(3D code data)
--------------------

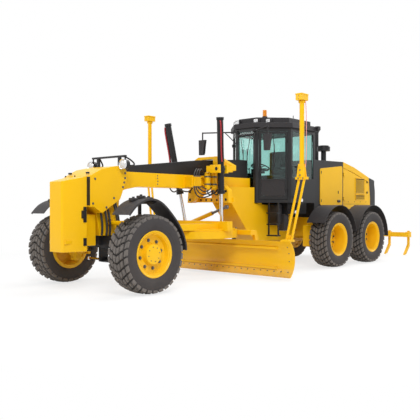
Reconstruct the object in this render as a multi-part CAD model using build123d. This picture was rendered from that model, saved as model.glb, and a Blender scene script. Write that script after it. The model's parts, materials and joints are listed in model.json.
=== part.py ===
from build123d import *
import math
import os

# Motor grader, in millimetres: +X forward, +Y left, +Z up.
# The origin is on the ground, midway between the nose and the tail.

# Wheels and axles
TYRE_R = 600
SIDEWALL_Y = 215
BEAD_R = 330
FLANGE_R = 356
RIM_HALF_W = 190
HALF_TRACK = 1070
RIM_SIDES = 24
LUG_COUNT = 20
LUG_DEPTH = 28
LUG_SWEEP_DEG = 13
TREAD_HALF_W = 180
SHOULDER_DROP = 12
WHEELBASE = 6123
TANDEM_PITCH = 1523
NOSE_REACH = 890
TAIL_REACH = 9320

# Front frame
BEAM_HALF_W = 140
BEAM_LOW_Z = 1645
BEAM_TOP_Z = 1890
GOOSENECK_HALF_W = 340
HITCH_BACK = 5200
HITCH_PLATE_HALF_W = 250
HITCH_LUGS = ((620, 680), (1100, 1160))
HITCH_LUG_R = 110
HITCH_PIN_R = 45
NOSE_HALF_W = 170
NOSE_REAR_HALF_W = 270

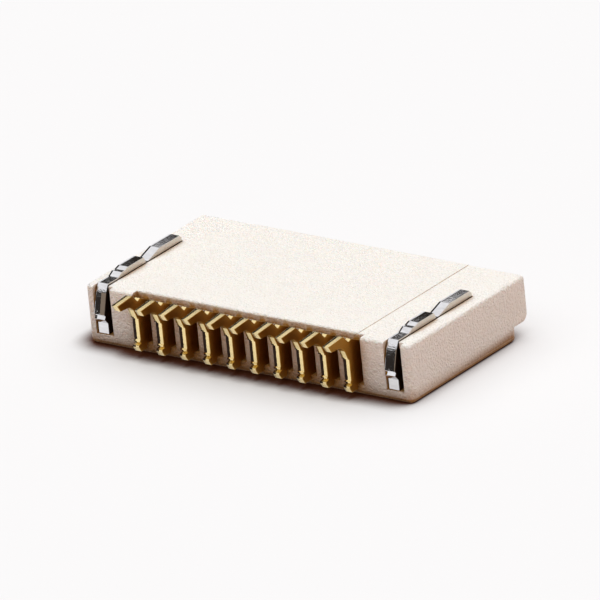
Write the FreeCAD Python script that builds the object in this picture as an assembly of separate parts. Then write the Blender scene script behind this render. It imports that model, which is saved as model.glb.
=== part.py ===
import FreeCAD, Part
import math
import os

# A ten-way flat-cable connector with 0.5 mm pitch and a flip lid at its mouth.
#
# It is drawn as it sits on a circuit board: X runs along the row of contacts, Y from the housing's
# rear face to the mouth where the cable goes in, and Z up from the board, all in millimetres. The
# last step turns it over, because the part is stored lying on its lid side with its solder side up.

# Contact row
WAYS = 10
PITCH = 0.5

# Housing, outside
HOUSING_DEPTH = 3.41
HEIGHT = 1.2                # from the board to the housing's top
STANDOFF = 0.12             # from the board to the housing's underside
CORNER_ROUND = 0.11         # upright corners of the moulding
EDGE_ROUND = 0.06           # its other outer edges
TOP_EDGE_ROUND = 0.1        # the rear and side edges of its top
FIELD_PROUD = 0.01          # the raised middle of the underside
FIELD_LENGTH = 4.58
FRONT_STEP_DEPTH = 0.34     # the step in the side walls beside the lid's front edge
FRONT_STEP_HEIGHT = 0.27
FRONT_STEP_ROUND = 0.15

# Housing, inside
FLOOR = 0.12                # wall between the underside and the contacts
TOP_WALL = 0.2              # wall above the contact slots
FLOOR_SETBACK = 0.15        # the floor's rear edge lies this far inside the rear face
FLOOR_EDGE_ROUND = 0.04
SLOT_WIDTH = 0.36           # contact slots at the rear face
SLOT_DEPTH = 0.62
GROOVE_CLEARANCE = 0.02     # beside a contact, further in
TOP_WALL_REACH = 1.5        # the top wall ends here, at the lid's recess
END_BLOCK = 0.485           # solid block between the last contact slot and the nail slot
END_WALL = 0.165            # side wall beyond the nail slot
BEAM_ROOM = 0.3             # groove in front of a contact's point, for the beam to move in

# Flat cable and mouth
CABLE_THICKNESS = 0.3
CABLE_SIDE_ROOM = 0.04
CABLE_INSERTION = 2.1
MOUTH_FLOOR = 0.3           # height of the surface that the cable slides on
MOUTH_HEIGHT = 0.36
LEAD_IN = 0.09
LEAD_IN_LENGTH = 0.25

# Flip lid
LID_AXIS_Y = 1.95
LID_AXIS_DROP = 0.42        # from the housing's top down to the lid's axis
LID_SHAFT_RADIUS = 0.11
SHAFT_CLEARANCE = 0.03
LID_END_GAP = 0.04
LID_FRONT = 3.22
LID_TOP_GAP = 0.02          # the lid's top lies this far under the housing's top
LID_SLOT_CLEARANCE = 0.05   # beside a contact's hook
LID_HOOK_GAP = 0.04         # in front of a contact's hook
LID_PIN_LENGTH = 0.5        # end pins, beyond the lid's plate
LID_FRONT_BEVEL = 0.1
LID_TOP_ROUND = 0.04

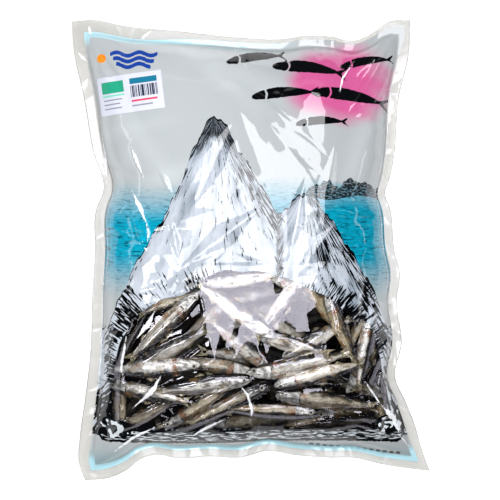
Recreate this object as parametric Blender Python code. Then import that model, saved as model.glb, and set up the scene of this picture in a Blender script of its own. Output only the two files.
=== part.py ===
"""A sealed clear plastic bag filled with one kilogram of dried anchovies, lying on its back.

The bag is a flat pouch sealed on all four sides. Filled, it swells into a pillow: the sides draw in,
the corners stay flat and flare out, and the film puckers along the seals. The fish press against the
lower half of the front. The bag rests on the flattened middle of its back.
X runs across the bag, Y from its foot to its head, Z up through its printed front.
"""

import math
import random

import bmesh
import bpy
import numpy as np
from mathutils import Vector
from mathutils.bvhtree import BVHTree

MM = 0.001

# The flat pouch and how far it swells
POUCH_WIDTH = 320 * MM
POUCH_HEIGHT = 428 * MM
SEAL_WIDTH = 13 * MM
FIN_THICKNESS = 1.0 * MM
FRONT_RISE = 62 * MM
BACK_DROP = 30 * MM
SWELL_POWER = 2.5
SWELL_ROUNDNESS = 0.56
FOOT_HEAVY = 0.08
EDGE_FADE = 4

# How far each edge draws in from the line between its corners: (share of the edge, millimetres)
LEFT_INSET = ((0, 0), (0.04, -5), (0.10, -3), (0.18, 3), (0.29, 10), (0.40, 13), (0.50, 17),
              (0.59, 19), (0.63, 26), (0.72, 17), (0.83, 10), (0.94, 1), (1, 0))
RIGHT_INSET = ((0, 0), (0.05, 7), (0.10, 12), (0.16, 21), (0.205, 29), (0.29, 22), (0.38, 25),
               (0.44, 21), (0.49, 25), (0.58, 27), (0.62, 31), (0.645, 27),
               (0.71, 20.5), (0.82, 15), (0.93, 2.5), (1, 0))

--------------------

• **EXERCISE REQUIREMENTS**: In the entries above, take the line containing "Recreate this object" and each later line through the last, and repeat them exactly. Output nothing else.

• **THE SOLUTION**:
Recreate this object as parametric Blender Python code. Then import that model, saved as model.glb, and set up the scene of this picture in a Blender script of its own. Output only the two files.
=== part.py ===
"""A sealed clear plastic bag filled with one kilogram of dried anchovies, lying on its back.

The bag is a flat pouch sealed on all four sides. Filled, it swells into a pillow: the sides draw in,
the corners stay flat and flare out, and the film puckers along the seals. The fish press against the
lower half of the front. The bag rests on the flattened middle of its back.
X runs across the bag, Y from its foot to its head, Z up through its printed front.
"""

import math
import random

import bmesh
import bpy
import numpy as np
from mathutils import Vector
from mathutils.bvhtree import BVHTree

MM = 0.001

# The flat pouch and how far it swells
POUCH_WIDTH = 320 * MM
POUCH_HEIGHT = 428 * MM
SEAL_WIDTH = 13 * MM
FIN_THICKNESS = 1.0 * MM
FRONT_RISE = 62 * MM
BACK_DROP = 30 * MM
SWELL_POWER = 2.5
SWELL_ROUNDNESS = 0.56
FOOT_HEAVY = 0.08
EDGE_FADE = 4

# How far each edge draws in from the line between its corners: (share of the edge, millimetres)
LEFT_INSET = ((0, 0), (0.04, -5), (0.10, -3), (0.18, 3), (0.29, 10), (0.40, 13), (0.50, 17),
              (0.59, 19), (0.63, 26), (0.72, 17), (0.83, 10), (0.94, 1), (1, 0))
RIGHT_INSET = ((0, 0), (0.05, 7), (0.10, 12), (0.16, 21), (0.205, 29), (0.29, 22), (0.38, 25),
               (0.44, 21), (0.49, 25), (0.58, 27), (0.62, 31), (0.645, 27),
               (0.71, 20.5), (0.82, 15), (0.93, 2.5), (1, 0))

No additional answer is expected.